Snort should be pretty stable these days. About the only thing that might take it down (really, it would just prevent startup after a rules update) is a bad rule. This has happened a few times over the last few years. A rule syntax error gets introduced via rules update and that prevents Snort from restarting after the update.
I suspect Service Watchdog played a role in your Snort crashes. You could try greatly extending the delay in Service Watchdog, but that only fixes one problem. Another larger one pops up if you run Snort on multiple interfaces. In that case, there is a separate Snort process for each interface. That fools the check done by Service Watchdog when it checks if Snort is running. Service Watchdog simply does an equivalent of:
ps -ax | grep snort
If it gets a response, it assumes Snort is good. The problem here is Snort may have crashed on the WAN but be running on the LAN, or crashed on one VLAN but running on others. Service Watchdog doesn't understand how to look for multiple Snort instances and match them to the configured interfaces.
-
Everything is monitored, there were no abnormal fluctuations in traffic etc, unless this happened between polling periods which is possible, although technically if the software crashed because of a DDOS that would be a problem to overcome in the software.
-
This thread has given me an idea for a new "health" feature, though.
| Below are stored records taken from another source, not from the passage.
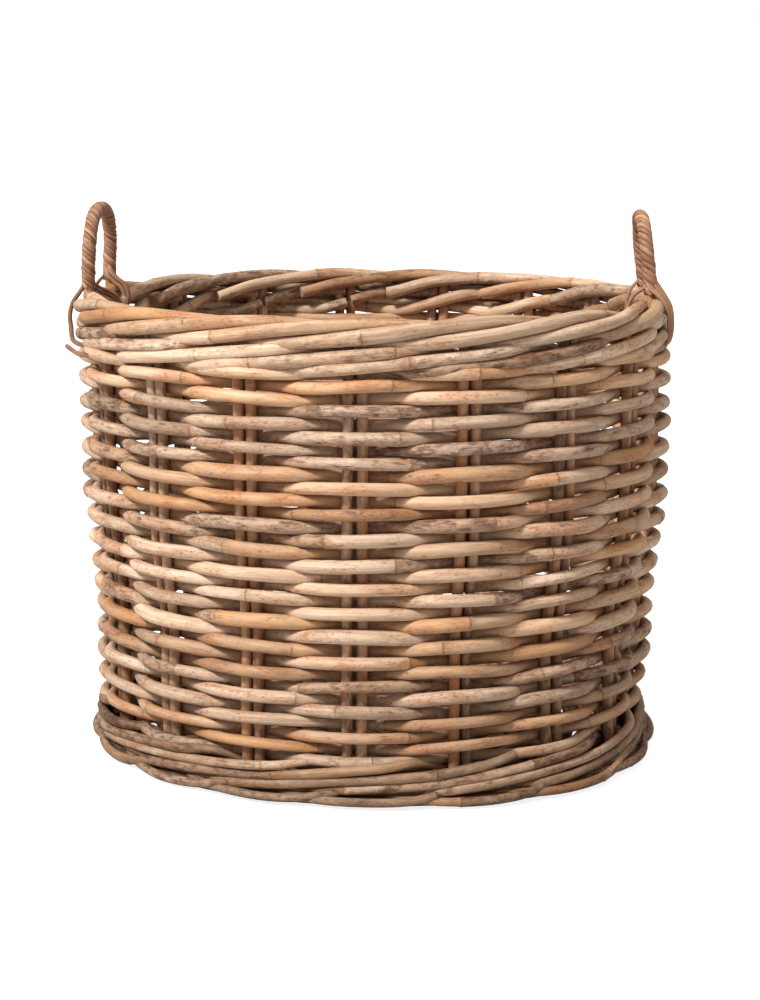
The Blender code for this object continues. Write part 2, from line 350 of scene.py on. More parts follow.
def cane(name, path, radius, rng, look=CANE, up=(0, 0, 1), tone=None, shade=None, **mesh):
    """Whole cane along the path: growth rings, slight swellings, changing tone, and cut ends."""
    sides, sample = mesh.get("sides", SIDES), mesh.get("sample", SAMPLE)
    rings = mesh.get("rings", (0.13, 0.30))
    dense = lengths_along(path)
    total = dense[-1]
    marks = []
    at = rng.uniform(0.02, rings[1])
    while at < total - RING_FROM_END:
        if at > RING_FROM_END:
            marks.append(at)
        at += rng.uniform(*rings)
    marks = np.array(marks)
    s = np.linspace(0, total, max(4, int(total / sample)))
    if len(marks):
        clear = np.abs(s[:, None] - marks).min(axis=1) > RING_CLEAR
        clear[[0, -1]] = True
        s = np.concatenate([s[clear], (marks[:, None] + RING_LOOP).ravel()])
    s = np.unique(np.concatenate([s, [BEVEL_LONG, total - BEVEL_LONG]]))
    points = np.stack([np.interp(s, dense, path[:, i]) for i in range(3)], axis=1)

    piece = np.searchsorted(marks, s) if len(marks) else np.zeros(len(s), int)
    swell = np.zeros_like(s)
    ring = np.full_like(s, 1.0)
    if len(marks):
        nearest = marks[np.abs(s[:, None] - marks).argmin(axis=1)]
        ring = s - nearest
        swell = SWELL * np.exp(-((ring / SWELL_LONG) ** 2))
    girth = 1 + rng.normal(0, 0.03, len(marks) + 1)[piece] + 0.018 * wander(rng, s, 0.09)
    base = np.interp(s, dense, radius) if np.ndim(radius) else radius
    thick = base * girth + swell
    thick[[0, -1]] -= BEVEL

    brightness, amber, worn = tone or (rng.normal(0.96, 0.10), rng.beta(0.6, 1.2), rng.beta(0.8, 1.7))
    count = len(marks) + 1
    tones = np.stack(
        [
            np.clip(brightness + rng.normal(0, 0.09, count), 0.5, 1.14),
            np.clip(amber + rng.normal(0, 0.2, count), 0, 1),
            np.clip(worn + rng.normal(0, 0.28, count), 0, 1),
        ],
        axis=1,
    )[piece]
    low = eased((NEAR_FLOOR_Z - points[:, 2]) / NEAR_FLOOR_Z)
    tones[:, 2] = np.minimum(tones[:, 2] + WORN_LOW * low, 1)
    # Painted light and shade in each cane's brightness: the shade passed in, darker near the floor, lighter
    # higher up.
    if shade is not None:
        tones[:, 0] *= np.interp(s, dense, shade)
    tones[:, 0] *= 1 - FLOOR_SHADE * low + UPPER_LIGHT * eased((points[:, 2] - NEAR_FLOOR_Z) / UPPER_LIGHT_TALL)

    across, rise = frames_along(points, np.array(up, float))
    turn = np.linspace(0, 2 * np.pi, sides, endpoint=False)
    oval = 1 + 0.035 * np.cos(2 * (turn[None] + wander(rng, s, 0.3)[:, None]))
    verts = (
        points[:, None]
        + (thick[:, None] * oval * np.cos(turn))[..., None] * across[:, None]
        + (thick[:, None] * oval * np.sin(turn))[..., None] * rise[:, None]
    )
    n = len(s)
    quads, first, last = grid_faces(n, sides)
    offset = rng.uniform(0, 40)
    girth_there = np.reshape(base, (-1, 1)) * np.ones((n, 1))
    along = np.stack(
        [
            np.repeat(s + offset, sides).reshape(n, sides),
            girth_there * np.cos(turn),
            girth_there * np.sin(turn),
        ],
        axis=-1,
    ).reshape(-1, 3)
    attributes = {
        "along": along,
        "tone": np.repeat(tones, sides, axis=0),
        "ring": np.repeat(ring, sides),
    }
    return tube(name, verts, quads[:, ::-1], (first, last[::-1]), look, attributes)


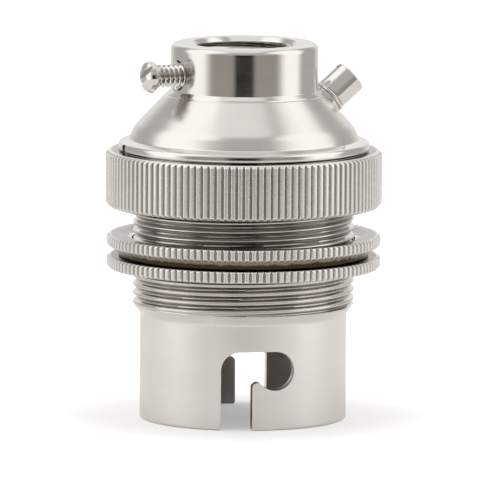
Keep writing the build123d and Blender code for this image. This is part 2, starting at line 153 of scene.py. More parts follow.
def divided(points, radius, low, high, step):
    """The same outline with points at most a step apart where it runs along a wall at that radius."""
    result = []
    for (x, y), (next_x, next_y) in zip(points, points[1:] + points[:1]):
        result.append((x, y))
        if max(abs(x - radius), abs(next_x - radius)) >= wall_tolerance:
            continue
        way = 1 if next_y > y else -1
        near, far = (max(low, min(y, next_y)), min(high, max(y, next_y)))
        count = int((far - near) / step)
        levels = [near + (far - near) * (k + 0.5) / count for k in range(count)]
        result.extend((radius, level) for level in levels[::way])
    return result


# %% Make a mesh object
def new_piece(name, vertices, faces):
    """Object with a mesh of these points, in metres, and faces."""
    mesh = bpy.data.meshes.new(name)
    mesh.from_pydata(vertices, [], faces)
    piece = bpy.data.objects.new(name, mesh)
    bpy.context.scene.collection.objects.link(piece)
    return piece


def box(name, spans, place):
    """Closed block between two values in mm on each axis, moved by a matrix."""
    corners = [place @ (Vector(corner) * mm) for corner in product(*spans)]
    faces = [(0, 1, 3, 2), (4, 6, 7, 5), (0, 4, 5, 1), (2, 3, 7, 6), (0, 2, 6, 4), (1, 5, 7, 3)]
    return new_piece(name, corners, faces)


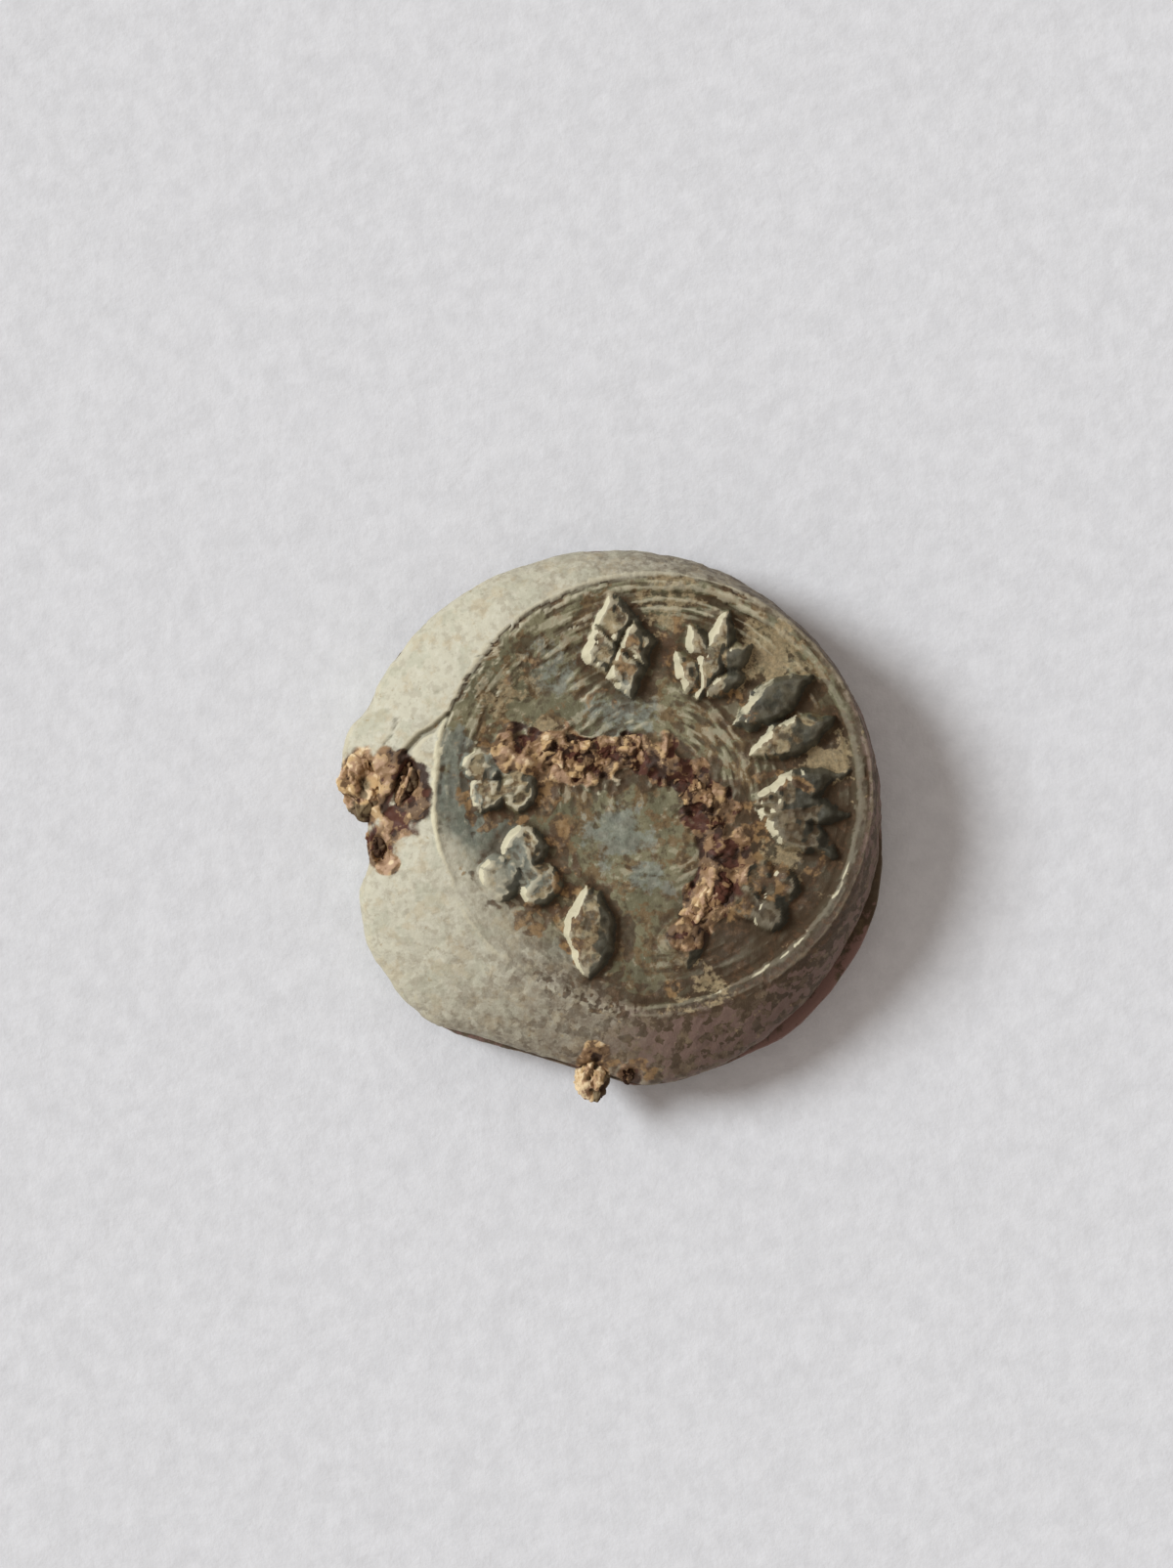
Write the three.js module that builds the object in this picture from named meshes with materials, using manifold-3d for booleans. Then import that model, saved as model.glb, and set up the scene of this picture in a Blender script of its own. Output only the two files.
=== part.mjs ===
// Lead seal. Two lead discs are pressed together over two strands of iron sealing wire.
// The front disc is struck off centre by a round die, which leaves a sunken field, a border
// of turned rings and a ring of raised marks. The wire has rusted: its cut ends carry lumps
// of rust at the rim, and the long strand has burst up through the struck field.
// Millimetres, +Z up. The origin is the middle of the blank, on its flat back face.

import * as THREE from "three";
import { mergeVertices } from "three/addons/utils/BufferGeometryUtils.js";
import Module from "manifold-3d";

// Driving sizes of the lead
const blankRadius = 11.0; // middle of the blank to its rim
const backThickness = 2.2; // back face to the seam between the discs
const frontThickness = 2.3; // seam to the ridge round the struck field
const rimWall = 0.35; // upright edge of the front disc above the seam
const shoulderDrop = 1.35; // ridge down to the shoulder, where the flank turns steep
const shoulderWidth = 0.45; // rim in to the shoulder, where the flank is widest
const flankDrop = 0.55; // ridge down to the middle of the flank
const backBevelRun = 1.1; // rim in to the flat back face
const backBevelRise = 0.9; // back face up to the full width of the back disc
const backBevelBulge = 0.25; // how far the bevel's middle is rounded out
const flatFacing = 253.8; // degrees, counter-clockwise from +X, that the flattened edge faces
const frontFlatDepth = 0.77; // how much the flattened edge takes off the radius
const backFlatDepth = 0.62;
const backSpread = 0.6; // how far the back disc stands out past the front one

// Driving sizes of the strike
const dieRadius = 8.83; // axis of the die to the groove at its edge
const dieOffsetX = 1.53; // middle of the blank to the die's axis
const dieOffsetY = 0.96;
const ridgeWidth = 0.2; // groove out to the ridge, where the flank begins
const grooveDepth = 0.2; // ridge down to the bottom of the groove
const borderWidth = 0.33; // groove in to the crest of the raised border
const borderDrop = 0.1; // ridge down to that crest
const fieldDepth = 0.55; // ridge down to the field
const stepRun = 0.3; // crest of the border in to the foot of its step
const ringCount = 2; // turned rings inside the step
const ringPitch = 0.34;
const ringWidth = 0.17;
const ringHeight = 0.1;
const backGrooveInsets = [5.23, 3.23, 1.23]; // die's edge in to the rings left by the anvil
const backGrooveWidth = 0.4;
const backGrooveDepth = 0.15;

// Driving sizes of the raised marks
const markRingInset = 2.68; // die's edge in to the middle of a mark
const markPitch = 36; // degrees from one mark to the next
const firstMark = 102; // degrees, counter-clockwise from +X
const markHeight = 0.75; // field to the top of a fresh mark
const markRoot = 0.3; // foot of a mark, set into the field
const markPlinth = 0.08; // how much of the foot stands above the field
const markBevel = 0.2; // slope of a mark's sides, in plan

// Driving sizes of the wire and its rust
const wireRadius = 0.45;
const channelClearance = 0.2; // round the wire, in both discs and in the rust
const rustClearance = 0.3; // round the rust where it sits in the lead
const ridgeRustRadius = 0.86; // half width of the rust in the field
const ridgeRustProud = 0.42; // rust above the field
const wireSides = 8;
const stepLength = 0.95; // along a wire, between its rings of points
const turnSteps = 60; // facets round the discs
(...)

I might be able to put some checks into a cron task and then let the Snort GUI itself (through that cron task) send the admin an email if a configured Snort instance crashes. I could add some configuration info onto the GLOBAL SETTINGS tab. I will consider this for a future update.
-
The health feature would be a good idea. Although it's been over a month now and Snort has been stable with-out Service Watchdog, the problems we had with Snort in the earlier versions of pfSense no longer appear to be present.
At this stage I suspect the crash may have been the result of a conflict between Snort and Service Watchdog possibly while Snort was updating.